His plotting follows what he calls the "Sanderson Avalanche" — a carefully constructed convergence in the final act where multiple character arcs, plot threads, and world- building revelations collide simultaneously. The first two-thirds of his novels methodically lay tracks, establish rules, and seed information, while the final third detonates everything in a chain reaction of payoffs. This structure demands meticulous foreshadowing and rewards attentive readers who have been paying close attention.
Dialogue in Sanderson's work serves characterization and exposition simultaneously. His characters discuss their world's mechanics naturally because understanding those mechanics is often a matter of survival. He uses mentor-student dynamics, scholarly debates, and strategic planning sessions as organic vehicles for delivering complex information. Humor appears through character-specific wit — each character's jokes reflect their background and worldview rather than a uniform authorial tone imposed from above.
Signature Works
- The Way of Kings — A soldier enslaved on a storm-blasted battlefield discovers ancient powers tied to honor and oaths while a scholar hunts forbidden knowledge.
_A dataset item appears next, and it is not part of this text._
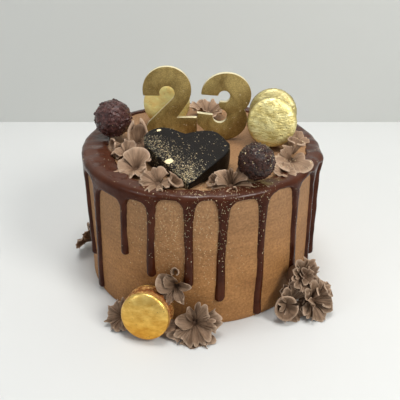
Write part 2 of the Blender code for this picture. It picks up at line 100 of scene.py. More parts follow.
def spot(azimuth: float, radius: float, height: float) -> Vector:
    """The point at this azimuth, distance from the axis and height."""
    angle = math.radians(azimuth)
    return Vector((radius * math.sin(angle), -radius * math.cos(angle), height))


def azimuths_of(points: np.ndarray) -> np.ndarray:
    """The azimuth of each point, in degrees from -180 to 180."""
    return np.degrees(np.arctan2(points[:, 0], -points[:, 1]))


def turning(angle: float, axis: str = "Z") -> Matrix:
    """A turn by so many degrees about an axis."""
    return Matrix.Rotation(math.radians(angle), 4, axis)


def facing_matrix(place: Vector, facing: float, rise: float) -> Matrix:
    """A frame whose +Z faces an azimuth and rises above level, with its +Y upwards.

    Args:
        place: The frame's origin.
        facing: The azimuth that +Z faces, in degrees.
        rise: How far +Z rises above level, in degrees.

    Returns:
        The matrix from the frame to the world.
    """
    level = spot(facing, 1.0, 0.0)
    axis = level * math.cos(math.radians(rise)) + Vector((0, 0, math.sin(math.radians(rise))))
    side = Vector((0, 0, 1)).cross(axis).normalized()
    turn = Matrix((side, axis.cross(side), axis)).transposed().to_4x4()
    return Matrix.Translation(place) @ turn


def ripples(points: np.ndarray, size: float, seed: int, waves: int = 9) -> np.ndarray:
    """A soft uneven height at each point, from -1 to 1, made of seeded plane waves.

    Args:
        points: The points, one row each.
        size: The mean length of a wave, in metres.
        seed: The seed of the waves' directions.
        waves: How many waves are added.

    Returns:
        One height for each point.
    """
    rng = np.random.default_rng(seed)
    total = np.zeros(len(points))
    for _ in range(waves):
        direction = rng.normal(size=3)
        direction /= np.linalg.norm(direction)
        length = size * rng.uniform(0.7, 1.5)
        total += np.sin(2 * np.pi * (points @ direction) / length + rng.uniform(0, 2 * np.pi))
    return total / (waves * WAVES_PEAK)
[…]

- Mistborn: The Final Empire — A street thief with rare metal-burning abilities joins a crew planning the ultimate heist: overthrowing the immortal god-emperor.
- Words of Radiance — A broken warrior and a brilliant scholar converge on an ancient city where the truth about their apocalyptic cycle demands impossible sacrifices.
- The Hero of Ages — The final gambit to save the world requires understanding that every prophecy, every system, and every assumption about the magic has been subtly wrong.
- Tress of the Emerald Sea — A simple girl from a quiet island sails seas of deadly spores to rescue her beloved, discovering that cleverness and kindness are the most powerful forces.
Specifications
- Establish the magic system's rules, costs, and limitations early; the reader should understand what magic cannot do before seeing what it can.
- Design the world so that ecology, culture, religion, and politics emerge logically from the physical and magical properties of the setting.
- Use multiple tight-third-person viewpoints to reveal different aspects of the world and converge them in the climax for maximum payoff.
- Write prose that prioritizes clarity over beauty — every sentence should advance the reader's understanding of character, world, or plot.
- Seed critical information throughout the first two-thirds of the narrative so that the final act's revelations feel earned and retrospectively inevitable.
- Create protagonists who solve problems through intelligence and creative application of established rules, not through sudden power upgrades or prophecy.
- Build mentor-student and scholarly-debate scenes as organic exposition vehicles where characters learn system mechanics through curiosity and necessity.
- Structure the climax as a convergence where multiple plot threads, character arcs, and world-building revelations detonate simultaneously in rapid sequence.
- Give each viewpoint character a distinctive voice, humor style, and relationship with the world's systems that reflects their background and psychology.
- Include an element of cosmological mystery — a deeper layer beneath the apparent world-building that reframes everything when finally revealed.
Anti-Patterns
Imitating vocabulary without capturing voice. Using Sanderson's terminology — Allomancy, Stormlight, Investiture — without building an equally rigorous original system produces derivative world-building that borrows nouns instead of principles.
Applying the style uniformly regardless of context. Sanderson adjusts his complexity and tone across works — Tress is lighter than Stormlight, Mistborn is leaner than both. Applying maximum system complexity to every story ignores his range and audience awareness.
Mistaking length for depth. Sanderson's long novels earn their length through densely interconnected plotting and world-building. Adding pages without adding systemic complexity, character development, or plot convergence produces padding rather than epic scope.
Neglecting the author's era and context. Sanderson writes in conversation with Tolkien, Jordan, and the epic fantasy tradition, deliberately subverting chosen-one narratives and soft-magic conventions. Ignoring his revisionist relationship with genre history misses the intellectual project beneath his entertainment.
Copying content instead of craft. Recreating metal-based magic or storm-powered knights without understanding the engineering principles — cost structures, limitation-driven tension, systematic interconnection — yields a Sanderson skin over a conventional fantasy skeleton.